start Supplied data

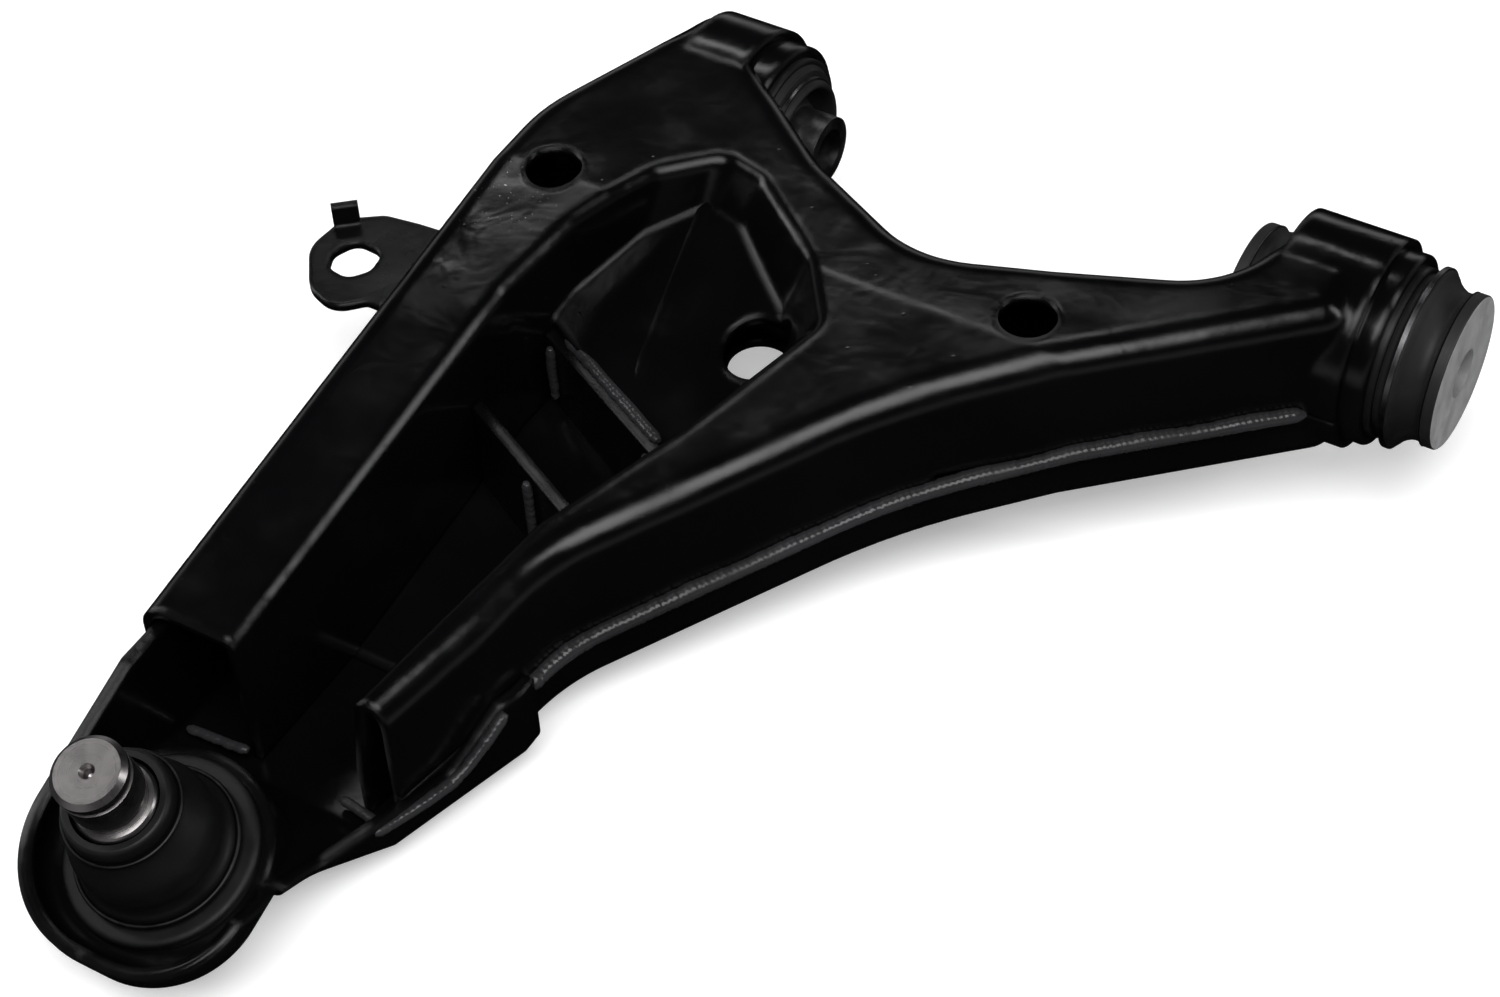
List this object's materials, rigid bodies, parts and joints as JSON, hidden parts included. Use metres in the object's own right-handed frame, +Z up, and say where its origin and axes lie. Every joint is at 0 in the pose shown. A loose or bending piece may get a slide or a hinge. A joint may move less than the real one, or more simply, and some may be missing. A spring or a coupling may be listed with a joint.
{
  "type": "suspension control arm",
  "caption": "Welded stamped lower control arm with front and rear rubber pivot bushings, a damper pocket, a side link bracket and a booted ball joint stud.",
  "frame": {"origin": "centre of the front pivot bushing's bolt bore", "axes": "+X along the pivot axis from the rear bushing to the front one, +Y inboard, away from the ball joint, +Z up, the side the ball stud points to"},
  "size_m": [0.3933, 0.4641, 0.1056],
  "materials": {
    "arm_coat": "gloss black dip coat over steel sheet",
    "weld_coat": "rippled weld under black coat",
    "bushing_steel": "turned steel, satin",
    "plated_steel": "bright plated steel",
    "bushing_rubber": "moulded black rubber, satin",
    "boot_rubber": "moulded black rubber, soft sheen",
    "housing_coat": "black coated forging",
    "seat_plastic": "natural low-friction plastic",
    "stud_steel": "machined steel with faint turning rings",
    "ring_steel": "spring steel"
  },
  "bodies": {
    "control_arm": {"upper_shell": "arm_coat", "lower_shell": "arm_coat", "ball_joint_carrier": "arm_coat", "damper_plate_inner": "arm_coat", "damper_plate_outer": "arm_coat", "link_bracket": "arm_coat", "front_bushing_barrel": "arm_coat", "rear_bushing_barrel": "arm_coat", "seam_weld_front": "weld_coat", "seam_weld_rear": "weld_coat", "damper_plate_weld": "weld_coat", "front_bushing_outer_sleeve": "bushing_steel", "rear_bushing_outer_sleeve": "bushing_steel", "front_bushing_side_rings": "plated_steel", "rear_bushing_side_rings": "plated_steel", "front_bushing_rubber": "bushing_rubber", "rear_bushing_rubber": "bushing_rubber", "ball_joint_housing": "housing_coat", "ball_joint_cover": "housing_coat", "ball_seat": "seat_plastic", "preload_washer": "bushing_steel", "boot_lower_ring": "ring_steel"},
    "front_bushing_core": {"front_bushing_inner_sleeve": "bushing_steel", "front_bushing_front_disc": "plated_steel", "front_bushing_rear_disc": "plated_steel"},
    "rear_bushing_core": {"rear_bushing_inner_sleeve": "bushing_steel"},
    "boot_skirt": {"boot": "boot_rubber"},
    "boot_collar": {"boot_upper_ring": "ring_steel"},
    "stud": {"ball_stud": "stud_steel"}
  },
  "joints": [
    {"name": "front_pivot", "type": "hinge", "parent": "control_arm", "child": "front_bushing_core", "pos_m": [0, 0, 0], "axis": [1, 0, 0], "range_deg": [-20, 20], "stiffness_Nm_per_rad": 20},
    {"name": "rear_pivot", "type": "hinge", "parent": "control_arm", "child": "rear_bushing_core", "pos_m": [-0.254, 0, 0], "axis": [1, 0, 0], "range_deg": [-20, 20]},
    {"name": "stud_tilt_fore_aft", "type": "hinge", "parent": "control_arm", "child": "boot_skirt", "pos_m": [-0.254, -0.37598, -0.03936], "axis": [1, 0, 0], "range_deg": [-20, 20], "deforming": ["boot"]},
    {"name": "stud_tilt_sideways", "type": "hinge", "parent": "boot_skirt", "child": "boot_collar", "pos_m": [-0.254, -0.37598, -0.03936], "axis": [0, 1, 0], "range_deg": [-20, 20], "deforming": ["boot"]},
    {"name": "stud_spin", "type": "hinge", "parent": "boot_collar", "child": "stud", "pos_m": [-0.254, -0.37598, -0.03936], "axis": [0, -0.309, 0.9511], "continuous": true}
  ],
  "couplings": [
    {"joint": "rear_pivot", "follows": "front_pivot", "ratio": 1}
  ]
}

end Supplied data

Given problem >> Quote each line above in full, word for word.

Answer to the problem >>
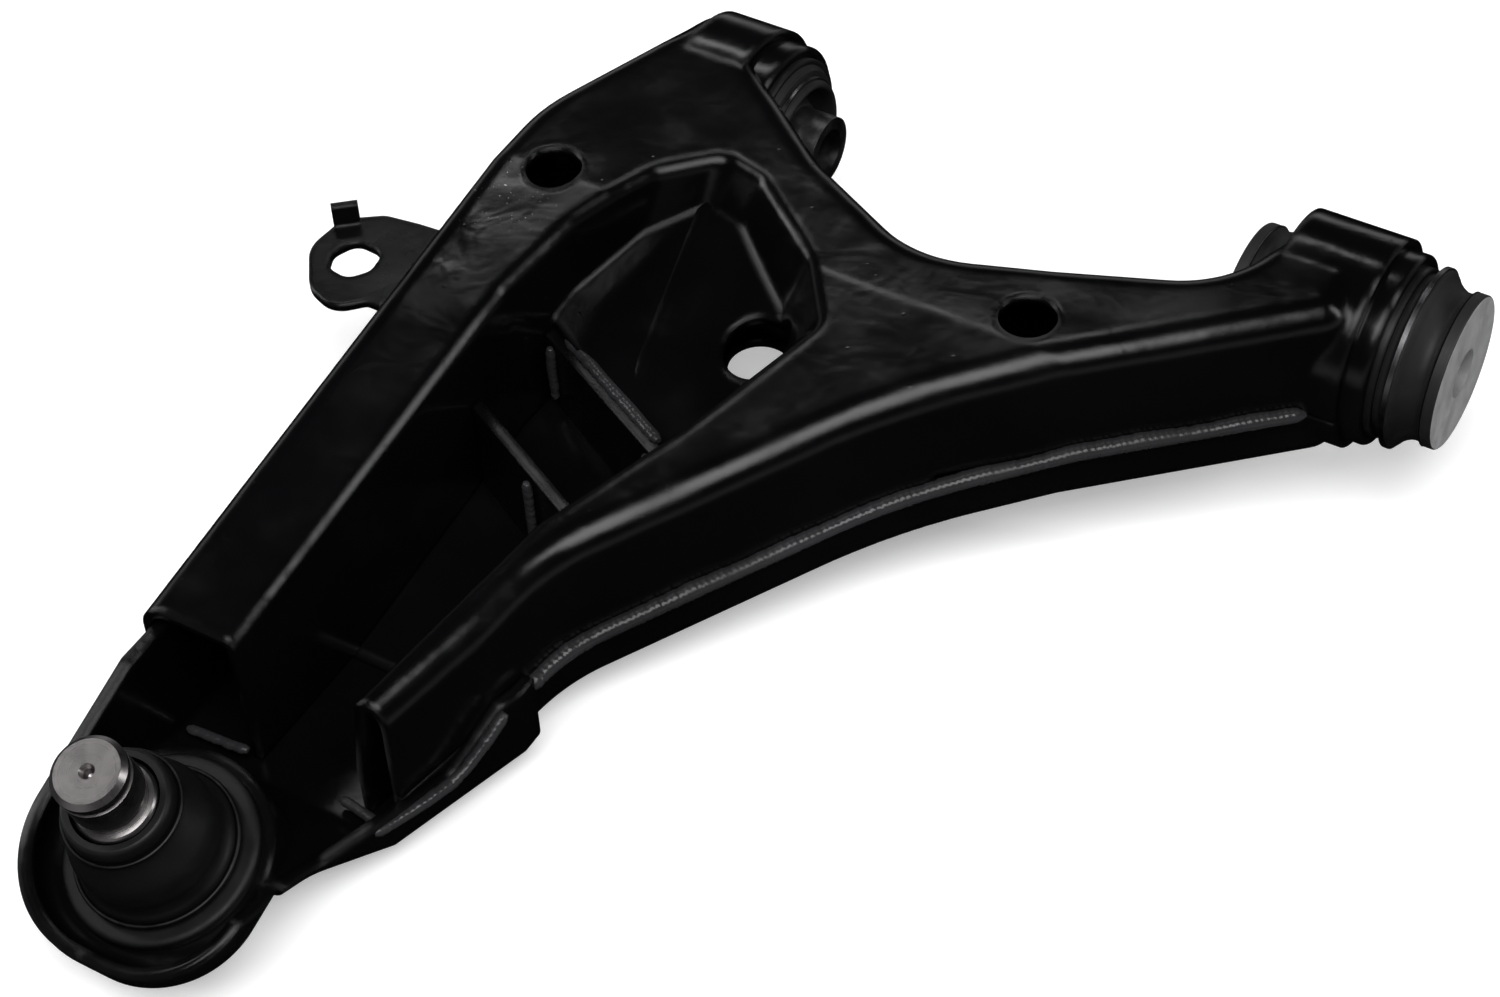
List this object's materials, rigid bodies, parts and joints as JSON, hidden parts included. Use metres in the object's own right-handed frame, +Z up, and say where its origin and axes lie. Every joint is at 0 in the pose shown. A loose or bending piece may get a slide or a hinge. A joint may move less than the real one, or more simply, and some may be missing. A spring or a coupling may be listed with a joint.
{
  "type": "suspension control arm",
  "caption": "Welded stamped lower control arm with front and rear rubber pivot bushings, a damper pocket, a side link bracket and a booted ball joint stud.",
  "frame": {"origin": "centre of the front pivot bushing's bolt bore", "axes": "+X along the pivot axis from the rear bushing to the front one, +Y inboard, away from the ball joint, +Z up, the side the ball stud points to"},
  "size_m": [0.3933, 0.4641, 0.1056],
  "materials": {
    "arm_coat": "gloss black dip coat over steel sheet",
    "weld_coat": "rippled weld under black coat",
    "bushing_steel": "turned steel, satin",
    "plated_steel": "bright plated steel",
    "bushing_rubber": "moulded black rubber, satin",
    "boot_rubber": "moulded black rubber, soft sheen",
    "housing_coat": "black coated forging",
    "seat_plastic": "natural low-friction plastic",
    "stud_steel": "machined steel with faint turning rings",
    "ring_steel": "spring steel"
  },
  "bodies": {
    "control_arm": {"upper_shell": "arm_coat", "lower_shell": "arm_coat", "ball_joint_carrier": "arm_coat", "damper_plate_inner": "arm_coat", "damper_plate_outer": "arm_coat", "link_bracket": "arm_coat", "front_bushing_barrel": "arm_coat", "rear_bushing_barrel": "arm_coat", "seam_weld_front": "weld_coat", "seam_weld_rear": "weld_coat", "damper_plate_weld": "weld_coat", "front_bushing_outer_sleeve": "bushing_steel", "rear_bushing_outer_sleeve": "bushing_steel", "front_bushing_side_rings": "plated_steel", "rear_bushing_side_rings": "plated_steel", "front_bushing_rubber": "bushing_rubber", "rear_bushing_rubber": "bushing_rubber", "ball_joint_housing": "housing_coat", "ball_joint_cover": "housing_coat", "ball_seat": "seat_plastic", "preload_washer": "bushing_steel", "boot_lower_ring": "ring_steel"},
    "front_bushing_core": {"front_bushing_inner_sleeve": "bushing_steel", "front_bushing_front_disc": "plated_steel", "front_bushing_rear_disc": "plated_steel"},
    "rear_bushing_core": {"rear_bushing_inner_sleeve": "bushing_steel"},
    "boot_skirt": {"boot": "boot_rubber"},
    "boot_collar": {"boot_upper_ring": "ring_steel"},
    "stud": {"ball_stud": "stud_steel"}
  },
  "joints": [
    {"name": "front_pivot", "type": "hinge", "parent": "control_arm", "child": "front_bushing_core", "pos_m": [0, 0, 0], "axis": [1, 0, 0], "range_deg": [-20, 20], "stiffness_Nm_per_rad": 20},
    {"name": "rear_pivot", "type": "hinge", "parent": "control_arm", "child": "rear_bushing_core", "pos_m": [-0.254, 0, 0], "axis": [1, 0, 0], "range_deg": [-20, 20]},
    {"name": "stud_tilt_fore_aft", "type": "hinge", "parent": "control_arm", "child": "boot_skirt", "pos_m": [-0.254, -0.37598, -0.03936], "axis": [1, 0, 0], "range_deg": [-20, 20], "deforming": ["boot"]},
    {"name": "stud_tilt_sideways", "type": "hinge", "parent": "boot_skirt", "child": "boot_collar", "pos_m": [-0.254, -0.37598, -0.03936], "axis": [0, 1, 0], "range_deg": [-20, 20], "deforming": ["boot"]},
    {"name": "stud_spin", "type": "hinge", "parent": "boot_collar", "child": "stud", "pos_m": [-0.254, -0.37598, -0.03936], "axis": [0, -0.309, 0.9511], "continuous": true}
  ],
  "couplings": [
    {"joint": "rear_pivot", "follows": "front_pivot", "ratio": 1}
  ]
}